The different flavors of preprints
My Twitter timeline is filled with comments from like-minded people that reinforce my (correct) worldview as well as cause a surge of dopamine that Twitter hopes will get me to log in more often. As a result, I’m typically only exposed to positive comments about preprints. But sometimes I see a couple of haters refer to preprints as “garbage” publications, or faculty claim that they would have to take preprints listed on CVs with a grain of salt, or even people ask what preprints are.
Just like peer-reviewed literature, preprints range in quality. For example, if you want to find some questionable peer-reviewed work just check out PLOS ONE-how you doin’? But that doesn’t mean preprints are simply a random sampling of the literature. If you gave me a pile of preprints and non-preprints there’s a chance I could correctly identify which is which.
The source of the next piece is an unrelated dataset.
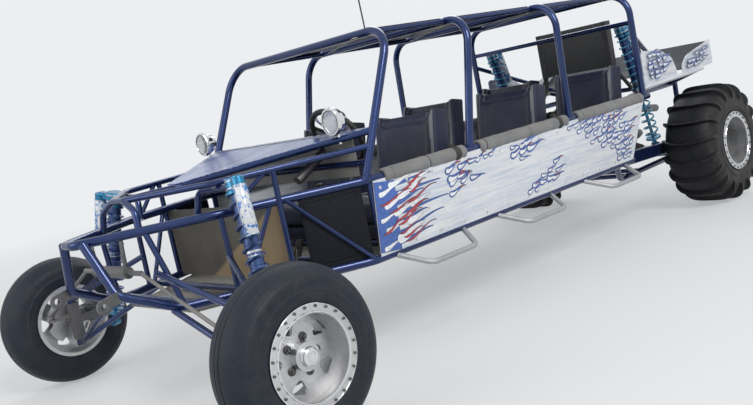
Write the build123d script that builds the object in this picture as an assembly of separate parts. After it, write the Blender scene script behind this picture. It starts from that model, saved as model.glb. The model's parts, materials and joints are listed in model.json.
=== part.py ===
from build123d import *
from math import atan2, cos, degrees, pi, sin
import os

os.makedirs("parts", exist_ok=True)

# A long open dune buggy: a bent-tube frame with seats under four hoops, long-travel
# arms at the front and paddle tyres at the rear. Millimetres.
# +X is forward, +Y is the driver's side, +Z is up, and the ground is at Z = 0.

# Overall
WHEELBASE = 4180
TAIL_OVERHANG = 502  # rear axle to the rear edge of the tail fins
HALF_WIDTH = 717  # centre line of the side tubes
BELT_Z = 885  # centre of the belt rail that the pads lie on
LOWER_Z = 495  # centre of the lower side rail
HOOP_TOP_Z = 1605  # centre of the hoops' top tubes

# Tube and sheet stock
TUBE = 44
CROSS = 38
BRACE = 32
STEP_TUBE = 28
SHEET = 4
RUNNING = 0.05  # radial clearance of a shaft in its bearing
GAP = 6  # between parts that move past each other

# Wheels
FRONT_TYRE_R = 365
FRONT_TYRE_W = 235
FRONT_RIM_R = 195
FRONT_HUB_Y = 1132  # middle of the front tyre
REAR_TYRE_R = 405  # without the paddles
REAR_TYRE_W = 385
REAR_RIM_R = 200
REAR_HUB_Y = 838  # middle of the rear tyre
PADDLE_COUNT = 18
PADDLE_H = 25
PADDLE_T = 22
TYRE_SIDES = 36  # flats round each tyre, a multiple of the paddle count
RIM_WALL = 8
LOCK_RING_R = 206  # outside of the ring that clamps the tyre's bead
AXLE_R = 24
DISC_R = 130  # of the brake disc
DISC_T = 10
DISC_Y = FRONT_HUB_Y - 47

# Front suspension and steering
KINGPIN_Y = 985
KINGPIN_HALF = 125  # from the axle to the middle of each ball joint
BALL_H = 36
BALL_R = 24
PIN_R = 9
STEER_ARM = 130  # kingpin to tie rod end, forward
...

Because I index thousands of preprints for PrePubMed I’m exposed to a range of preprints and in my mind have grouped them into several categories. It is important to note that I mainly index and read biology preprints and therefore these categories may not apply to preprints in other disciplines.
BADA BOOM, REALEST GUYS IN THE ROOM
When writing a paper most people have a specific journal in mind for the first submission and therefore present their work accordingly. This means restricting oneself to the layout the journal uses for articles and observing the word limits for each section along with any table, figure, supplemental data limits. This also means writing for a certain audience, for example field specific journal vs. multidisciplinary journal.
Do you know what it doesn’t mean?
It doesn’t mean the science is presented in the best way possible.
Preprints in this category don’t give a damn about formatting or word limits, they just present the work in the authors’ vision. They may contain detailed explanations or examples and may contain colorful language or humor to make a point. These preprints will likely eventually get published, but before submission will require significant editing to meet the journal’s policies.
This category encompasses the majority of biology preprints. What most people who submit preprints are doing is as soon as they submit their paper to a journal they post an exact copy as a preprint. These preprints are fairly easy to identify since they look identical to published papers. They will have multiple figures, supplemental data, and a long reference list. These can be difficult to distinguish from the first category.
This category of preprints really bothers me, although I suppose it shouldn’t. These preprints attempt to present themselves as legitimate research, but they will never be submitted to a journal since the authors know they have no chance of being accepted, although with PLOS ONE you never know-how you doin’?
These preprints are essentially just blog posts, but with LaTeX formatting and some references. They are usually very short, typically one or two pages, contain no figures, analyses, data, or code, and frankly there are blog posts out there of much higher quality.
So why do these preprints bother me so much? Ironically it’s the same reason that journals exist and scientists value their brands. I don’t want a preprint that I spent months on sitting next to a preprint that is so bad that I would be embarrassed to include it on my blog. It is precisely this type of preprint that leads some to believe that preprints are not serious work and I don’t want my work to be viewed that way.
I’m all about sharing one’s work, but I believe work should be shared in the correct medium. When I am perusing preprints I want to be perusing work which would pass peer review, which isn’t to say anything about its quality, but is more a reflection of whether the work looks like it might provide some value. It is important to remember that preprints get indexed by Google Scholar and as a result these works dilute the literature and potentially cause someone to miss important research. They also dilute preprints, but there are so few preprints published that it is difficult to miss an important preprint in your field if you are specifically searching preprints. But this could become a problem in the future.
Look, I understand that it is cool to have your blog post indexed by Google Scholar and it will likely be read by more people than if you posted it on your blog. But you have to remember that preprints are permanent, they can’t be taken down. As a result, you are forever attaching your scientific reputation to these questionable articles. I would never hire or collaborate with someone who thinks these questionable articles are worthy of being posted as a preprint. If this is work they are proud of I don’t want to see any more of their work.
These are even worse than the blog posts. They contain scientific content, but are short enough to just be an abstract. They basically just report a single finding or experiment. These are fairly common at Figshare which does not perform any sort of quality control, and I actually don’t mind people using Figshare in this way since it is meant as a data repository and not as a preprint server, I just wish they wouldn’t be labeled as “Paper”. The problem is that because of their prevalence on Figshare it is hard to imagine anyone perusing Figshare for preprints, and I have had to put restrictions in place on PrePubMed so that only a fraction of the thousands of preprints that are added to Figshare each day get indexed.
Like the blog posts I do view these as a problem for preprint servers and would prefer they get posted to a repository such as Figshare, and labeled as “Figure” or “Dataset” instead of “Paper”.
Some people claim they see a lot of preprints which are scientifically unsound or contain numerous errors. I haven’t encountered these so I can’t confirm they exist.